**Data section**
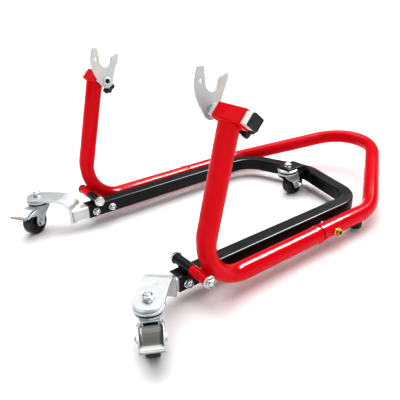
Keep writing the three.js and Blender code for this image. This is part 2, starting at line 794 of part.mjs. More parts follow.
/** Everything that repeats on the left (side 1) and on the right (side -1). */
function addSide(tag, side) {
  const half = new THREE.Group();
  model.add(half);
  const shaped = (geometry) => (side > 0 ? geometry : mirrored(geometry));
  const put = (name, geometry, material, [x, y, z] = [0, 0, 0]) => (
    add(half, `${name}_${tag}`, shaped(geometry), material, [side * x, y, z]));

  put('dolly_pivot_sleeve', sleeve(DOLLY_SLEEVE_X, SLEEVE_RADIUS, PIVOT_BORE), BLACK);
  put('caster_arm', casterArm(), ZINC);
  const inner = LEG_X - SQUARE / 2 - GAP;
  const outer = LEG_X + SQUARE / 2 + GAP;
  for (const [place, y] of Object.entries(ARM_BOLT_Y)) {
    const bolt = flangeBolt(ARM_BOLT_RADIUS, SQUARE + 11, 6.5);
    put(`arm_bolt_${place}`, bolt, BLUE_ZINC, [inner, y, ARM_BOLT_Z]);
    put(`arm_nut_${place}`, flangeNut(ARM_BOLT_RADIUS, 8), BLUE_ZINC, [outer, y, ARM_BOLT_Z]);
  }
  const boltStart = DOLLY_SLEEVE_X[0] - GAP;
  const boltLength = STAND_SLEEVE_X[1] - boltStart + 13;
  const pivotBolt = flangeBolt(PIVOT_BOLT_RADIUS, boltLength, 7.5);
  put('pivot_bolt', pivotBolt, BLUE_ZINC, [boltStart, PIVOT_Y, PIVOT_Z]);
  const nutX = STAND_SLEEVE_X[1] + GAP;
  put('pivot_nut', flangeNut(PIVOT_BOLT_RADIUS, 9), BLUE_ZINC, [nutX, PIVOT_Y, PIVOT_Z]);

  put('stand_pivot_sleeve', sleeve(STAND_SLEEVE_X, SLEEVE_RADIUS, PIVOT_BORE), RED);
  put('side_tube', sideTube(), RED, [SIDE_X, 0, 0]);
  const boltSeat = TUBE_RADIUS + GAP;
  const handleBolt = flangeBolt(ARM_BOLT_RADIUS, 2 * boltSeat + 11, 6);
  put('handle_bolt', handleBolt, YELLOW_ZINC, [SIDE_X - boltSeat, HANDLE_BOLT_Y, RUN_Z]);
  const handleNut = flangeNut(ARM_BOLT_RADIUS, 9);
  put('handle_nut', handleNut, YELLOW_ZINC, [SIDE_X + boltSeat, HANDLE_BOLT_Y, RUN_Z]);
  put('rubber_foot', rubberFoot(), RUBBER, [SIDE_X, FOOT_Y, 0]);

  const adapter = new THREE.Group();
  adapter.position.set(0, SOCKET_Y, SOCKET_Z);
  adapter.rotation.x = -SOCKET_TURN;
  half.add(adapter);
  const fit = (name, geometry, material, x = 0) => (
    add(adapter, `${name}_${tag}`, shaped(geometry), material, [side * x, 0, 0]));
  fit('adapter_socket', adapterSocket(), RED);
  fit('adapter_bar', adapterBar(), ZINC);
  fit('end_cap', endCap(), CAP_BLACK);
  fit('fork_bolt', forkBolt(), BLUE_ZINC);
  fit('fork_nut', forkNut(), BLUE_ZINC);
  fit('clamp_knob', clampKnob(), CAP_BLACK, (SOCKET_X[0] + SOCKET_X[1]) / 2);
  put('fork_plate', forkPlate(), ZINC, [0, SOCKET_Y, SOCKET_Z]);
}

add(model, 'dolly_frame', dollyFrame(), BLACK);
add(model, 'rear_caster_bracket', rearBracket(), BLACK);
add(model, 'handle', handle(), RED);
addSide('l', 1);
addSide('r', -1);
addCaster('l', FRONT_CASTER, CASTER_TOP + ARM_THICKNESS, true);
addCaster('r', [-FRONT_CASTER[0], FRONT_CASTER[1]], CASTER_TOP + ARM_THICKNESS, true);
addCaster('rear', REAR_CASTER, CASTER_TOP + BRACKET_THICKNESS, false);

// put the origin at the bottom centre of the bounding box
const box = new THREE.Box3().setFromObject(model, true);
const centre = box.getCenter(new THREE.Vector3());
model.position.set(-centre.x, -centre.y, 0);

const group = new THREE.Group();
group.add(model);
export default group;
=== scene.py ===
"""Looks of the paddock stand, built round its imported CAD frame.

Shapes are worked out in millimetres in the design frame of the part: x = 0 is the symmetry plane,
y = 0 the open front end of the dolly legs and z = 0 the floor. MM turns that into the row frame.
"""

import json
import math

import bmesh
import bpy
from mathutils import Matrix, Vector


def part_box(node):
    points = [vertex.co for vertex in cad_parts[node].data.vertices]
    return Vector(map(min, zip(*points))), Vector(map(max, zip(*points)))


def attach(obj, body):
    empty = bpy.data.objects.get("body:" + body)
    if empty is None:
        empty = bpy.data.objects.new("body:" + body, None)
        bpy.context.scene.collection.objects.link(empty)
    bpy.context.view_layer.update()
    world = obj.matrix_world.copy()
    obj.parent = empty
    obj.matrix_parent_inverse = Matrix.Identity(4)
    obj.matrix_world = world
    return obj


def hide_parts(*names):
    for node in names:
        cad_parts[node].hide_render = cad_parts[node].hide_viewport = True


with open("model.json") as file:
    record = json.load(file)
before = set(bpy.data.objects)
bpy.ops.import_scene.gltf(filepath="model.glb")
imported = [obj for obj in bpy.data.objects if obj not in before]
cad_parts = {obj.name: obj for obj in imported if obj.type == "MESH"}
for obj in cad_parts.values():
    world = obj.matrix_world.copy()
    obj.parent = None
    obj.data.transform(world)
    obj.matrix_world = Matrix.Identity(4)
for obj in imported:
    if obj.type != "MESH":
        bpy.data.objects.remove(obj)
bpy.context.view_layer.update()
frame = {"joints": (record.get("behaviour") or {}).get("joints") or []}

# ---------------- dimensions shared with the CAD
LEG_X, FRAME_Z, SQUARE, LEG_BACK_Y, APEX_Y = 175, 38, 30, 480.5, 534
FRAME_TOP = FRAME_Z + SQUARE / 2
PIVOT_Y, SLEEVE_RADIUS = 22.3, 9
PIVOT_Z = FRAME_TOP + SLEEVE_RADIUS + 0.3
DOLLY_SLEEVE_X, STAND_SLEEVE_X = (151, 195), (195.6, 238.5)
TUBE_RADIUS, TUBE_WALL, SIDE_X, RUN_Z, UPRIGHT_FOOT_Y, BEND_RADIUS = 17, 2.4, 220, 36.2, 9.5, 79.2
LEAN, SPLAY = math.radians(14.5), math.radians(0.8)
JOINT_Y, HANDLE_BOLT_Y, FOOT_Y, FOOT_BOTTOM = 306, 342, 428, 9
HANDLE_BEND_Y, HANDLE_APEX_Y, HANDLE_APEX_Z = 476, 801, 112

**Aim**
In the listing above, locate the line with "the bounding box" and the line with "zip(*points))), Vector(map(max, zip(*points)))", then extract exactly those lines and every line between them, and nothing more.

**The result**
// put the origin at the bottom centre of the bounding box
const box = new THREE.Box3().setFromObject(model, true);
const centre = box.getCenter(new THREE.Vector3());
model.position.set(-centre.x, -centre.y, 0);

const group = new THREE.Group();
group.add(model);
export default group;
=== scene.py ===
"""Looks of the paddock stand, built round its imported CAD frame.

Shapes are worked out in millimetres in the design frame of the part: x = 0 is the symmetry plane,
y = 0 the open front end of the dolly legs and z = 0 the floor. MM turns that into the row frame.
"""

import json
import math

import bmesh
import bpy
from mathutils import Matrix, Vector


def part_box(node):
    points = [vertex.co for vertex in cad_parts[node].data.vertices]
    return Vector(map(min, zip(*points))), Vector(map(max, zip(*points)))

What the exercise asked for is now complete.